▶ [Required task]:
In the records that follow, the lines from the one containing "Keep writing the" to the one containing "return (one(red), one(green), one(blue))", inclusive, are to be given again exactly.

▶ [Extracted data]:
>> begin
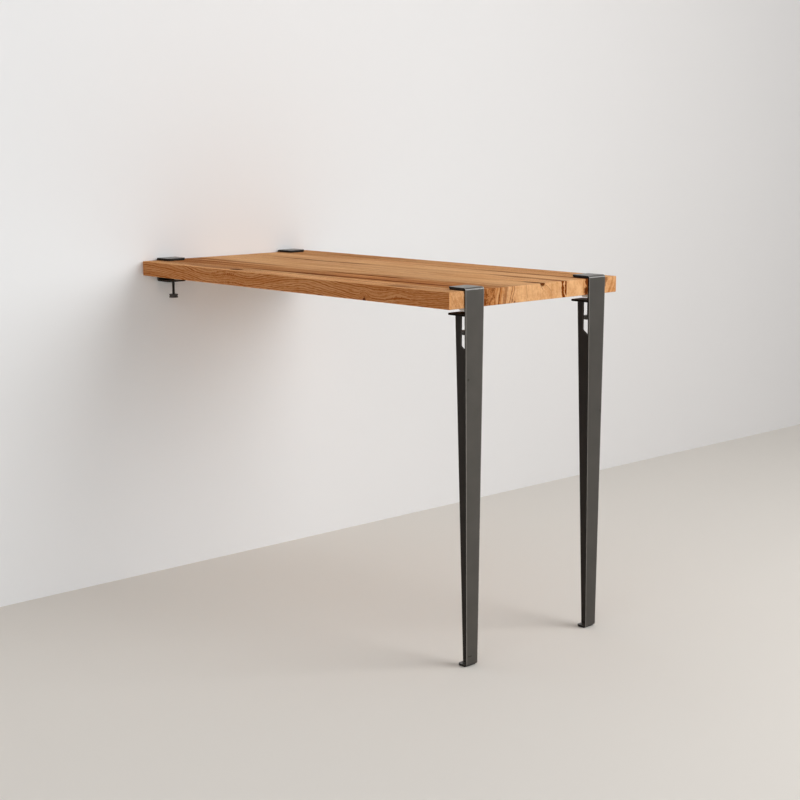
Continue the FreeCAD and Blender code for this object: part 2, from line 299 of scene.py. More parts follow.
>> end
>> begin
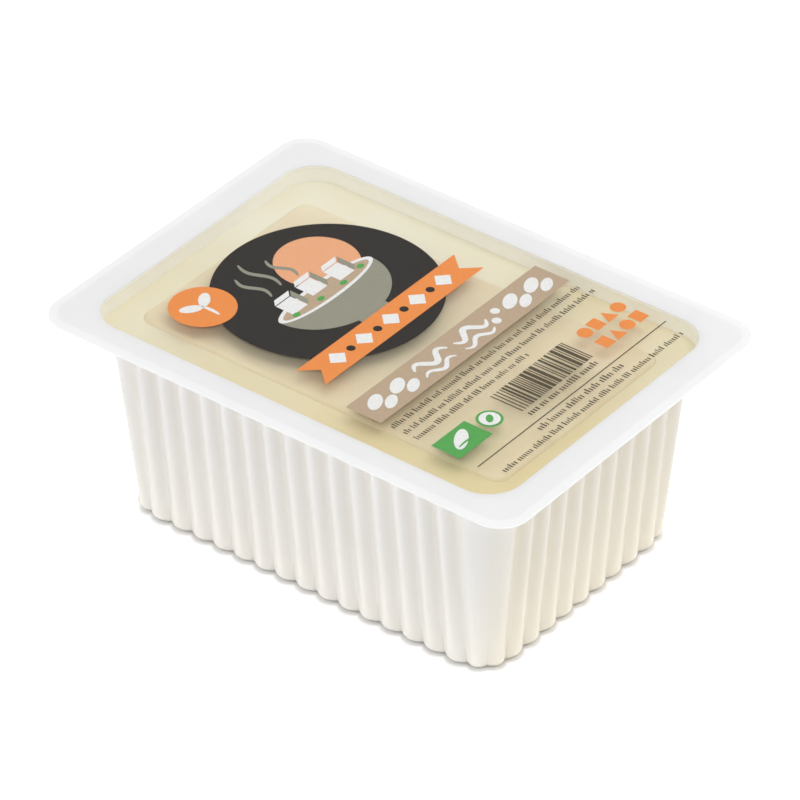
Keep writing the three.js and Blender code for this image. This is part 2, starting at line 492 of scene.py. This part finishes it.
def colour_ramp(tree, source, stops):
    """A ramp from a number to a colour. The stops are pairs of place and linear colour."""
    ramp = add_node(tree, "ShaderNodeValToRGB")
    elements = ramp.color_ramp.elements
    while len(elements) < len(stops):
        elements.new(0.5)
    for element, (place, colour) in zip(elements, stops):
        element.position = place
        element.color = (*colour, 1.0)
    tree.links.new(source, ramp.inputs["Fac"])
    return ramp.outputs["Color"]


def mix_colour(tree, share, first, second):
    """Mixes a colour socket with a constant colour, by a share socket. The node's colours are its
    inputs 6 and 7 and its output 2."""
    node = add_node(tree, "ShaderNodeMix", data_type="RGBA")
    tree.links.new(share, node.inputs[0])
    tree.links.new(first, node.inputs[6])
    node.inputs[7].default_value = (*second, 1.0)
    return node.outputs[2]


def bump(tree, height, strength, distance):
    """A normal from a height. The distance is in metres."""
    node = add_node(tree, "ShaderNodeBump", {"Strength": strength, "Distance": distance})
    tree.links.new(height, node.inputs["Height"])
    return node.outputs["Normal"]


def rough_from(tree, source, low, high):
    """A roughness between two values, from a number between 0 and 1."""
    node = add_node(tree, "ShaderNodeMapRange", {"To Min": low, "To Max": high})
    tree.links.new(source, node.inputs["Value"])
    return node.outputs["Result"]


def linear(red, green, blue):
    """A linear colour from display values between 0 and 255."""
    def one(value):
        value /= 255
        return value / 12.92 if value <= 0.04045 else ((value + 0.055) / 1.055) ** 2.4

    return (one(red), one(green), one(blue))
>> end
▶ [Solution]:
Keep writing the three.js and Blender code for this image. This is part 2, starting at line 492 of scene.py. This part finishes it.
def colour_ramp(tree, source, stops):
    """A ramp from a number to a colour. The stops are pairs of place and linear colour."""
    ramp = add_node(tree, "ShaderNodeValToRGB")
    elements = ramp.color_ramp.elements
    while len(elements) < len(stops):
        elements.new(0.5)
    for element, (place, colour) in zip(elements, stops):
        element.position = place
        element.color = (*colour, 1.0)
    tree.links.new(source, ramp.inputs["Fac"])
    return ramp.outputs["Color"]


def mix_colour(tree, share, first, second):
    """Mixes a colour socket with a constant colour, by a share socket. The node's colours are its
    inputs 6 and 7 and its output 2."""
    node = add_node(tree, "ShaderNodeMix", data_type="RGBA")
    tree.links.new(share, node.inputs[0])
    tree.links.new(first, node.inputs[6])
    node.inputs[7].default_value = (*second, 1.0)
    return node.outputs[2]


def bump(tree, height, strength, distance):
    """A normal from a height. The distance is in metres."""
    node = add_node(tree, "ShaderNodeBump", {"Strength": strength, "Distance": distance})
    tree.links.new(height, node.inputs["Height"])
    return node.outputs["Normal"]


def rough_from(tree, source, low, high):
    """A roughness between two values, from a number between 0 and 1."""
    node = add_node(tree, "ShaderNodeMapRange", {"To Min": low, "To Max": high})
    tree.links.new(source, node.inputs["Value"])
    return node.outputs["Result"]


def linear(red, green, blue):
    """A linear colour from display values between 0 and 255."""
    def one(value):
        value /= 255
        return value / 12.92 if value <= 0.04045 else ((value + 0.055) / 1.055) ** 2.4

    return (one(red), one(green), one(blue))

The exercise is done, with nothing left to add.